One follows a hedge, climbs a path, and enters an open portal which has sunken into the ground to the depth of one third of its ogive. The men who used to pass through it on horseback would be obliged to bend over their saddles in order to enter it to-day. When the earth is tired of supporting a monument, it swells up underneath it, creeps up to it like a wave, and while the sky causes the top to crumble away, the ground obliterates the foundations. The courtyard was deserted and the calm water that filled the moats remained motionless and flat under the pond-lilies.

The sky was white and cloudless, but without sunshine. Its bleak curve extended far away, covering the country with a cold and cheerless monotony. Not a sound could be heard, the birds did not sing, even the horizon was mute, and from the empty furrows came neither the scream of the crows as they soar heavenward, nor the soft creaking of plough-wheels. We climbed down through brambles and underbrush into a deep and dark trench, hidden at the foot of a large tower, which stands in the water surrounded by reeds. A lone window opens on one side: a dark square relieved by the grey line of its stone cross-bar. A capricious cluster of wild honeysuckle covers the sill, and its maze of perfumed blossoms creeps along the walls.

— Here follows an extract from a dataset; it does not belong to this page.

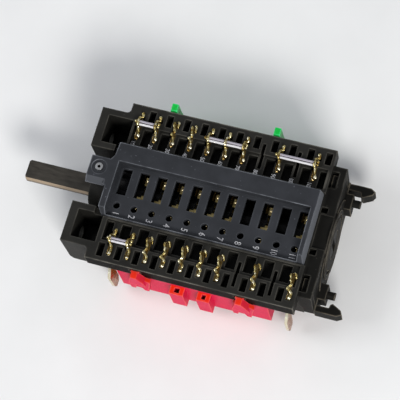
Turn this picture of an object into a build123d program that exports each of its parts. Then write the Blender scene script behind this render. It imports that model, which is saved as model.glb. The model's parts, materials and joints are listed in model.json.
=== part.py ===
from build123d import *
import math
import os

os.makedirs("parts", exist_ok=True)

# Oven selector switch, millimetres. Origin on the shaft axis in the plane of the front fixing faces.
# +X runs to the rear along the shaft, +Y is the far terminal row, +Z is up.

# Driving dimensions: contact positions
count = 11
pitch = 5.0
first_x = 11.9
contact_positions = [2, 3, 4, 5, 6, 7, 9, 11]
terminal_positions = [1, 2, 3, 4, 5, 6, 7, 9, 11]
tab_positions = [1, 11]
near_offset = 2.0
far_offset = near_offset - pitch / 2
blade_offset = 1.15
last_x = first_x + pitch * (count - 1)

# Driving dimensions: housing
block_x0 = 7.9
block_x1 = last_x + 4.1
ledge_half = 22.8
ledge_top = 10.2
ledge_bottom = 4.7
core_half = 17.0
base_z = -13.2
zone_top = 9.0
zone_inner = 10.9
zone_outer = core_half - 0.1
near_zone_x0 = 10.95
far_zone_x0 = 10.1
pocket_floor = 5.6
pocket_width = 2.7
near_pocket = (zone_inner + 0.3, core_half - 1.1)
far_pocket = (zone_inner + 0.7, core_half - 0.6)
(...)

When one looks up, the openings of the big machicolations reveal only a part of the sky, or some little, unknown flower which has nestled in the battlement, its seed having been wafted there on a stormy day and left to sprout in the cracks of the stones.

Presently, a long, balmy breeze swept over us like a sigh, and the trees in the moats, the moss on the stones, the reeds in the water, the plants among the ruins, and the ivy, which covered the tower from top to bottom with a layer of shining leaves, all trembled and shook their foliage; the corn in the fields rippled in endless waves that again and again bent the swaying tops of the ears; the pond wrinkled and welled up against the foot of the tower; the leaves of the ivy all quivered at once, and an apple-tree in bloom covered the ground with pink blossoms.